First, I think the role of the political theorist here is exactly the same as past writers in the “mirrors-for-” genre: an advisor who shares political education and experience with those who are supposed to be political decision-makers.  Since most of the members of the demos don’t have high levels of political knowledge, it’s perfectly permissible for those who do to offer advice for their consideration; and since that’s all that it is, advice, there’s nothing objectionable about it.  (Advising the demos in order to help them is perfectly fine; if it crossed over into the line of contemptuously judging them to be incapable of understanding would be elitist, and to trying to take direct control would be authoritarian.)  Indeed, if a political theorist believes in democracy, it is not only allowable, but, one could argue, morally obligatory for him or her to share it in democracy’s defense.  Second, the common people, collectively, have great expertise, but it is divided up between its members.  To draw on it the individual members must offer it up for public consideration, and that's that’s being done here.  (I am a part of the demos: I am neither wealthy nor in a position of political, military, or bureaucratic power.)  That being said, I do think it would ultimately be useful to use the handbook as the core or beginning, of an online democracy wiki in which people can contribute; the problem would be preventing elite colonization of it once it is open to all.

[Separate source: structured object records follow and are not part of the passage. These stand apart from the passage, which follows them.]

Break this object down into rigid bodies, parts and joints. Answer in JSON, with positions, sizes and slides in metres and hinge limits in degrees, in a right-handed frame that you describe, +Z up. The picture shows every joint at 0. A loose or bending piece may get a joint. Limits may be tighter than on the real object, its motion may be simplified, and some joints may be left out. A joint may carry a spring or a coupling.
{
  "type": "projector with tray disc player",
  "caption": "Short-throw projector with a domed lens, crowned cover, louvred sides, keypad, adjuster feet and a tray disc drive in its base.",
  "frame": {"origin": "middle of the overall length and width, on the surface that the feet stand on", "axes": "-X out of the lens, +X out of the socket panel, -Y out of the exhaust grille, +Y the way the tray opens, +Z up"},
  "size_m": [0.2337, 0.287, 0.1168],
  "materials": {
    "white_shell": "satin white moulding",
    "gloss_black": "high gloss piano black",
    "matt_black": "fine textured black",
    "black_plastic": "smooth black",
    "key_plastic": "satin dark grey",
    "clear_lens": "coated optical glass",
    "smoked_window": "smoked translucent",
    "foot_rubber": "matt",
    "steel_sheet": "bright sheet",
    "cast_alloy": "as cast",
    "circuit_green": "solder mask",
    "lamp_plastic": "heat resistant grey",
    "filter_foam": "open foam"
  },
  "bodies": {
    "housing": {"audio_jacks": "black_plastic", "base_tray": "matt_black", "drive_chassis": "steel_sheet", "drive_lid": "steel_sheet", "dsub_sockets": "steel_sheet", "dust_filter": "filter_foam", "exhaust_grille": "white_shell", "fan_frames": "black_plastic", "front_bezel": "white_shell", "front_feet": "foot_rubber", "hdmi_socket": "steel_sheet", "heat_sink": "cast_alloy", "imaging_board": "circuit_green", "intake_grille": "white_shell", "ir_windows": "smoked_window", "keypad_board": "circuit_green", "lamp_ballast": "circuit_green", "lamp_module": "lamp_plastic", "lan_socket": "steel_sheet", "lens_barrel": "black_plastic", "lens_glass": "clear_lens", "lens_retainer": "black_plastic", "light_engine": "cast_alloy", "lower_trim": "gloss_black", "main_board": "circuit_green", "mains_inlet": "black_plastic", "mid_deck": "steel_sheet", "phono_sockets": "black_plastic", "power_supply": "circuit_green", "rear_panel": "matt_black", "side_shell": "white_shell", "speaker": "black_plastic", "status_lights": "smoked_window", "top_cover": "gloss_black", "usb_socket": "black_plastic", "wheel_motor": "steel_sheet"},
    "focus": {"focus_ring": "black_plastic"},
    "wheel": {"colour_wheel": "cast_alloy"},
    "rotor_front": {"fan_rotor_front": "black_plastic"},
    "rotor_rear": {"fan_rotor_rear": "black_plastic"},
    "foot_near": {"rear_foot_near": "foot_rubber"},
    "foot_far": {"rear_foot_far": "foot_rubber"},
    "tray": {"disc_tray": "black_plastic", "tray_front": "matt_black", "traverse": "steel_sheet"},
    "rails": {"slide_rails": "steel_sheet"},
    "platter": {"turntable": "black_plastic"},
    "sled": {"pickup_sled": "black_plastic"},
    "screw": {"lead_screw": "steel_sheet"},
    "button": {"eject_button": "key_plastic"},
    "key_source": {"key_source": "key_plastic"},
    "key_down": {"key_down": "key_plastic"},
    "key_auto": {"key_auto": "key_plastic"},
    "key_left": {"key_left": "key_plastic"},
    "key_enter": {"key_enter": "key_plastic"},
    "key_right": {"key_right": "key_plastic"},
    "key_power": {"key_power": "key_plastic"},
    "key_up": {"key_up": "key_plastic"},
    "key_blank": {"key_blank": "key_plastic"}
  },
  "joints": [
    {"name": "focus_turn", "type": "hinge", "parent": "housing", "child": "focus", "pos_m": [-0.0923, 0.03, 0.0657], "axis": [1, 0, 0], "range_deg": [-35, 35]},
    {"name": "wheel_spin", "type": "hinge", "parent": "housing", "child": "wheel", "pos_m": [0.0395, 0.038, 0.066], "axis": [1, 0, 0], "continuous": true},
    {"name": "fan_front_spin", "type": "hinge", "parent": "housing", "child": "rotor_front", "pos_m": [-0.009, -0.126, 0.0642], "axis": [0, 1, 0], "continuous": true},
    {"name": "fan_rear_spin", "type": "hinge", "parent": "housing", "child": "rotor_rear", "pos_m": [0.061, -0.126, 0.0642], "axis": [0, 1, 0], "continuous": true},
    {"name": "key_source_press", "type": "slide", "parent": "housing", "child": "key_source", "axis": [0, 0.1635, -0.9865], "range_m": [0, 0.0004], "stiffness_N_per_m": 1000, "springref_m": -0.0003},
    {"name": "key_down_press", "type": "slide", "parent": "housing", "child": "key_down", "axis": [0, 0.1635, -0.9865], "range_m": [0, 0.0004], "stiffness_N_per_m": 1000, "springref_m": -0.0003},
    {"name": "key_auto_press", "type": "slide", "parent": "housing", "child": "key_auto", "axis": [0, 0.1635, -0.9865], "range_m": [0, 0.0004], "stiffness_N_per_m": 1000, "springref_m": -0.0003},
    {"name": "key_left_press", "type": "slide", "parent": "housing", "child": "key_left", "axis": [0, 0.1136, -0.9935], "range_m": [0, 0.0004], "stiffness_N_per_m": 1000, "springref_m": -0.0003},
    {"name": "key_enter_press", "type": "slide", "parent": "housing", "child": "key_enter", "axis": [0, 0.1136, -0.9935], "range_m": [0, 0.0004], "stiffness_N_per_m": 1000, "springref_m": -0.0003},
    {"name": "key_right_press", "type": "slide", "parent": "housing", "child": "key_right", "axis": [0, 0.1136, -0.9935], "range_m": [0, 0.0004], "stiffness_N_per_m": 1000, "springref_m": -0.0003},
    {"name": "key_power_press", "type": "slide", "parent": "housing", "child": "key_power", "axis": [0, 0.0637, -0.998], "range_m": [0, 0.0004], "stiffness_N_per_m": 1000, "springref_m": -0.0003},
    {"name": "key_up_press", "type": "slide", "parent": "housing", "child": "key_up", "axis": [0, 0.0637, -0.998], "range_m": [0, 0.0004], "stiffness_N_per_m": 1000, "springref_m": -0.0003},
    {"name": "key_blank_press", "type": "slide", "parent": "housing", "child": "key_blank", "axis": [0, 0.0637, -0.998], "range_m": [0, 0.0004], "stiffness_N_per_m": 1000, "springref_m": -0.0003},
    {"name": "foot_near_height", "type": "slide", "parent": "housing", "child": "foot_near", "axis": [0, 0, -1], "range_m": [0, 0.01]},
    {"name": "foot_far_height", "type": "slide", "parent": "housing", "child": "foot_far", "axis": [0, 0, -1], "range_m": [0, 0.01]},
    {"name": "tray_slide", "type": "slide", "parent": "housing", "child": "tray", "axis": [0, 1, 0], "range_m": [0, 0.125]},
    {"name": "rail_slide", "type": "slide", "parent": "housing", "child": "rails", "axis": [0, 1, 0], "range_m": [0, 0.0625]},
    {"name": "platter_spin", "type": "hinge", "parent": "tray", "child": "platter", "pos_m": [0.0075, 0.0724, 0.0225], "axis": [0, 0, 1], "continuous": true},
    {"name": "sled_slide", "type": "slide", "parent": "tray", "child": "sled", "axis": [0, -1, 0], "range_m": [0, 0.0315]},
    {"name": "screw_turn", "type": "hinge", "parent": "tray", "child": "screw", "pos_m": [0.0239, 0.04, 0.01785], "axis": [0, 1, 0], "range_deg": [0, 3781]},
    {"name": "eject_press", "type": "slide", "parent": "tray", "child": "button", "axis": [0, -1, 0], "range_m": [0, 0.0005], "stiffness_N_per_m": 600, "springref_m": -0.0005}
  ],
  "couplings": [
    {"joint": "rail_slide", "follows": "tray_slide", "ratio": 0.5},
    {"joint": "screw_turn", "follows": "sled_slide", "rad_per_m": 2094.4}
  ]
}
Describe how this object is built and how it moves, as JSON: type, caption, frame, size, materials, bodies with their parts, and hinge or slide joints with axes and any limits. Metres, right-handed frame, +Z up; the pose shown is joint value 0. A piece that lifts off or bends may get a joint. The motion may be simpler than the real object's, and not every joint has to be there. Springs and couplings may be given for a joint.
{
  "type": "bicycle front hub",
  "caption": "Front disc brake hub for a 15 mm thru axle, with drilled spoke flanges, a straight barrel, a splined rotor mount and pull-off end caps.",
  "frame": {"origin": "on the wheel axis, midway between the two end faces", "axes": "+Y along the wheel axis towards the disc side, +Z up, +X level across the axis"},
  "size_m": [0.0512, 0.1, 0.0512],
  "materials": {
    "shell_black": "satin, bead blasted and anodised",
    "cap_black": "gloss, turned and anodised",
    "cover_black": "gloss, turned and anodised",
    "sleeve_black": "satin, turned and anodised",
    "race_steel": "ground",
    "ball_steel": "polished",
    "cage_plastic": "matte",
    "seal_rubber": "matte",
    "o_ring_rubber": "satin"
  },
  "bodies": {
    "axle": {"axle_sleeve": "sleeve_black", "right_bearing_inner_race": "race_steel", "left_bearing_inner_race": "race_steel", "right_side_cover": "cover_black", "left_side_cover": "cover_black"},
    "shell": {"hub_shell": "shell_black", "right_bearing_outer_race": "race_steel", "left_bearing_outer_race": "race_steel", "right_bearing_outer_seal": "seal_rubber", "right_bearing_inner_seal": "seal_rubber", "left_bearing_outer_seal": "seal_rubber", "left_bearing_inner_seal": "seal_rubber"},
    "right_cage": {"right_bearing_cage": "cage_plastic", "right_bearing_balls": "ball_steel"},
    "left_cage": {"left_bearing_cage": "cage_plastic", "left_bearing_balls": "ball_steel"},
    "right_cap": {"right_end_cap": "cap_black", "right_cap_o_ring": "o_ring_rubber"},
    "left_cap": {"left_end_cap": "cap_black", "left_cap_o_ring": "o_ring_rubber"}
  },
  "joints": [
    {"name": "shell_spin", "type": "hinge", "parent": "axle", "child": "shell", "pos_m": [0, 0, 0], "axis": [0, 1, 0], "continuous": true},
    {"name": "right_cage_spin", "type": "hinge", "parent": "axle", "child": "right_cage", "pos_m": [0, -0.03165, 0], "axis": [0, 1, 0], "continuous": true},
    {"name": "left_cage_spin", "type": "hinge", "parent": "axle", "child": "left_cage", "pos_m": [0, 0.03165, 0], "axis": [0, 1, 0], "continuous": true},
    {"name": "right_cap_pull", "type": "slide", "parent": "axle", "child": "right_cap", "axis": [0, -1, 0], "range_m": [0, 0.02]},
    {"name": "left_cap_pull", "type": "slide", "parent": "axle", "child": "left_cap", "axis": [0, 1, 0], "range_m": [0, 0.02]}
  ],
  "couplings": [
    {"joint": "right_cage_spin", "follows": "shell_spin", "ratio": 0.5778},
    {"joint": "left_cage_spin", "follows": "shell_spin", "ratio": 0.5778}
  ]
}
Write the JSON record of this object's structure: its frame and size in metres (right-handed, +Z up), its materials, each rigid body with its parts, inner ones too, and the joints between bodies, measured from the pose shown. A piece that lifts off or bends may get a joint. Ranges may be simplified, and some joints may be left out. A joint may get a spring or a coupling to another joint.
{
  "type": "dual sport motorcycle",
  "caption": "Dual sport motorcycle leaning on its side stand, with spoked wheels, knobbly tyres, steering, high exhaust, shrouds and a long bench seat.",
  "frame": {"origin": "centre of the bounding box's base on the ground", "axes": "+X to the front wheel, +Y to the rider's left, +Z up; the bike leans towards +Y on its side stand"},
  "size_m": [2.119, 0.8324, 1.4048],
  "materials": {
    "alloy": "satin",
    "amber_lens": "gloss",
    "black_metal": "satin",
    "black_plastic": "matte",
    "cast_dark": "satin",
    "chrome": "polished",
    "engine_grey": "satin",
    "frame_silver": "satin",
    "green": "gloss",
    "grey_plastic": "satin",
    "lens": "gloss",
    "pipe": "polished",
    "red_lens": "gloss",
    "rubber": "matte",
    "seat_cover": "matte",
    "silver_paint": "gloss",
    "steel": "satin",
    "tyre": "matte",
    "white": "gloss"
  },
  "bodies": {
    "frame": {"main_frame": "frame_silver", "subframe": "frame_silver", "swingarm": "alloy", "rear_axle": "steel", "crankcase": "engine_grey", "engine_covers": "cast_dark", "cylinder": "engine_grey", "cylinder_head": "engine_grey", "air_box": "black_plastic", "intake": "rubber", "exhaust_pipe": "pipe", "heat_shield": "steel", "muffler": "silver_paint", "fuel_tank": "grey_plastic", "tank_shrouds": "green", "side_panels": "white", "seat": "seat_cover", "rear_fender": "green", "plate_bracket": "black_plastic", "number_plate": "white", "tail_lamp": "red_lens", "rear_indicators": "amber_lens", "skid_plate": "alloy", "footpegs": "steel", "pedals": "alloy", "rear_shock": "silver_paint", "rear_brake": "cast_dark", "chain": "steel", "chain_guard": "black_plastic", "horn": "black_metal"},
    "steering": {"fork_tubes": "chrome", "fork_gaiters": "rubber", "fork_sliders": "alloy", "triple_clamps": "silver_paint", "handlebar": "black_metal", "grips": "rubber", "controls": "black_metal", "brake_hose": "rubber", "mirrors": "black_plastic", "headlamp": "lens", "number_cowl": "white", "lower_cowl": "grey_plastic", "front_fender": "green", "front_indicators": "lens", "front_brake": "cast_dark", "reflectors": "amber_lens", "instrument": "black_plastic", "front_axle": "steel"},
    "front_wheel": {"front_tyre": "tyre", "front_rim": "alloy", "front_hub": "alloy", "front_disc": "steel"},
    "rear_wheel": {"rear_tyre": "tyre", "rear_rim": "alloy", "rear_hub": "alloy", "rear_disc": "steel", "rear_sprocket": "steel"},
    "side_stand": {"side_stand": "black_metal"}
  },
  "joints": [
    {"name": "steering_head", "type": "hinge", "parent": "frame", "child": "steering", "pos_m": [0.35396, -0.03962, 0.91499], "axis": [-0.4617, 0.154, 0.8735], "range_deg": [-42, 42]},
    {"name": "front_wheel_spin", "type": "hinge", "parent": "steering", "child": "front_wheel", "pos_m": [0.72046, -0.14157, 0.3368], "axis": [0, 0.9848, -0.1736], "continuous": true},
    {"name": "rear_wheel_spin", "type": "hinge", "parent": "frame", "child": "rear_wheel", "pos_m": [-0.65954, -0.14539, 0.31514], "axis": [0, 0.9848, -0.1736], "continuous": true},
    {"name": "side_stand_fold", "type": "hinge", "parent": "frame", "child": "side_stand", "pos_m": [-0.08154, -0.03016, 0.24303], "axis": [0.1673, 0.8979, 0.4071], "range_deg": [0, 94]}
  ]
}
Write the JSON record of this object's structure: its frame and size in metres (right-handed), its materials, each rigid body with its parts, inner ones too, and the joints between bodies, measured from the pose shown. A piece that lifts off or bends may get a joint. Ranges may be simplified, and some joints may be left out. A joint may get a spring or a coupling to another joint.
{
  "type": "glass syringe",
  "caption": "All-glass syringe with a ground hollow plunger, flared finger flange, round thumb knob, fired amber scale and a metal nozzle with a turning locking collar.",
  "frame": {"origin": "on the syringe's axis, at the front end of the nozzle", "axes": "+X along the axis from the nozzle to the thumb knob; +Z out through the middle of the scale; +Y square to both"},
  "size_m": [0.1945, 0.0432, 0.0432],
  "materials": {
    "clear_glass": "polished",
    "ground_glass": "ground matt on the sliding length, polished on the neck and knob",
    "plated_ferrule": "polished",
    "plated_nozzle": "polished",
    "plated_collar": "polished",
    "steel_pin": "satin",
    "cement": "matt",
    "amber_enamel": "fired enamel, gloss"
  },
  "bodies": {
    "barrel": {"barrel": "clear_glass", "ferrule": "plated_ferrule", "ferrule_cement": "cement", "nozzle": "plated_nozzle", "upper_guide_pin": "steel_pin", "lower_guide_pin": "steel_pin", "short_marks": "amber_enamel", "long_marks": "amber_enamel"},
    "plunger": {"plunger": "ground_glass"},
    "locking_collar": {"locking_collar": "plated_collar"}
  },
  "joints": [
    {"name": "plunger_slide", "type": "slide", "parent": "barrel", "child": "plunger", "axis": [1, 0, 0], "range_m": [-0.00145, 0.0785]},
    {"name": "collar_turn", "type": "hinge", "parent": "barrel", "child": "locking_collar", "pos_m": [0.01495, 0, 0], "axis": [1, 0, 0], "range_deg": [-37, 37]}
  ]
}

* Many classical republican thinkers, including the American founders, focused not on restraining the tyranny of the elite few but on restraining the tyranny of amajority, to prevent elite classes from being crushed by what they viewed as mob rule.  I think that this has, mostly although not entirely, been a way for elites to perpetuate their class privilege, wrapped in the rhetoric of preserving the good of all.  This is a complicated topic that I cannot adequately address here.  It should suffice to say that, in our time, the major trends are against democracy, so it is the demos and so that is the class that needs to be bolstered.